Other Suggested Reading

The only way to be a successful investor is also the only way to be a successful physician, in fact, the only way to succeed at much of anything. Read, study, and work hard. Do not expect to generate an adequate return on your investments unless you are willing to spend significant time and effort. It is just not logical to work 55 or 60 or more hours a week and then lose all of the money generated from a years’ work because you will not spend one hour a week studying how to invest that money.

Seek as much counsel and advice as required, but in the end, you must make your own decisions. To do an adequate job with your investments, you must be as well informed as possible. You are your own best investment advisor.
Books

  1. The Millionaire Next Door: The Suprising Secrets of America’s Wealthy by Thomas J. Stanley and William D. Danko (Longstreet Press, 1996). This should be #1 on your reading list. It is not a book on investing, instead, it is the best book on thrift I have ever read. As the title suggests, your neighbor, who has a job that may pay much less than yours, who lives in a modest home and drives a modest car, through thrift (and compound interest), may well be “The Millionaire Next Door”.

  2. Unconventional Success: A Fundamental Approach to Personal Investment, by David F. Swensen (Free Press/Simon & Schuster, 2005). As head of the Yale Endowment since 1985, Swensen has generated an annual compound return of 16%. This is a scholarly work, yet was written for the lay investor. Swensen outlines the best methods for the average investor to maximize returns, while minimizing both risk and fees.

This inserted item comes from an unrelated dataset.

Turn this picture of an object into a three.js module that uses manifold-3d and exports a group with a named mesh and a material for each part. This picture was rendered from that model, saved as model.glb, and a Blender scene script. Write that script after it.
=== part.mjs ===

  3. The Road to Wealth: A Comprehensive Guide to Your Money by Suze Orman (Riverhead Books, 2008). I use this as my principal reference book to look up the details on just about anything that has to do with investing, retirement accounts, funding your children’s education, insurance needs, etc.

  4. The Coming Collapse of the Dollar and How to Profit From It by James Turk & John Rubino (Currency/Doubleday, 2004). This book details how gold has been the storehouse of wealth since the beginning of civilization and what they feel is the inevitable decline of the dollar, and all paper currencies.

  5. Irrational Exuberance and Irrational Exuberance Second Edition (Princeton U. Press, 2000 and 2005) by Robert Shiller.  Professor Shiller of Yale nailed the stock market bubble and the subsequent housing bubble and bust.

  6. Hot Commodities: How Anyone Can Invest Profitably in the World’s Best Markets by Jim Rogers (Random House, 2004). Rogers was co-founder of the Quantum Fund. This work was one of the first to recognize and detail the reasons for the current bull market in commodities. It provides an excellent historical perspective of how bull and bear markets in financial assets tend to correspond with bear and bull markets in real assets (commodities).

  7. Wealth, War & Wisdom by Barton Biggs (John Wiley & Sons, 2008).  Once or twice a century, unexpected catastrophic events occur.  Geographically and financially diversify your assets, and do it yesterday.

  8. Gold: The Once and Future Money by Nathan Lewis (John Wiley & Sons, 2007).  An interesting history of money and finance which makes a compelling argument for a return to the stability of gold as the preferred medium of exchange.

  9. Where are the Customers’ Yachts? or A Good Hard Look at Wall Street by Fred Schwed Jr. (Wiley and Sons, 1940, 2006). Schwed uses humor and even whimsy in what is really an insightful satire of Wall Street (sort of a twentieth century Gulliver’s Travels). His message: never forget that a broker’s primary mission is to make money for themselves and their employers. Example: At the end of the day, the brokers throw all of the money they received into the air. Whatever sticks to the ceiling is the clients, the rest is their’s.


Do not read anything that claims there is an easy way to get rich. You are wasting your time and money and receiving bogus, inevitably harmful advice.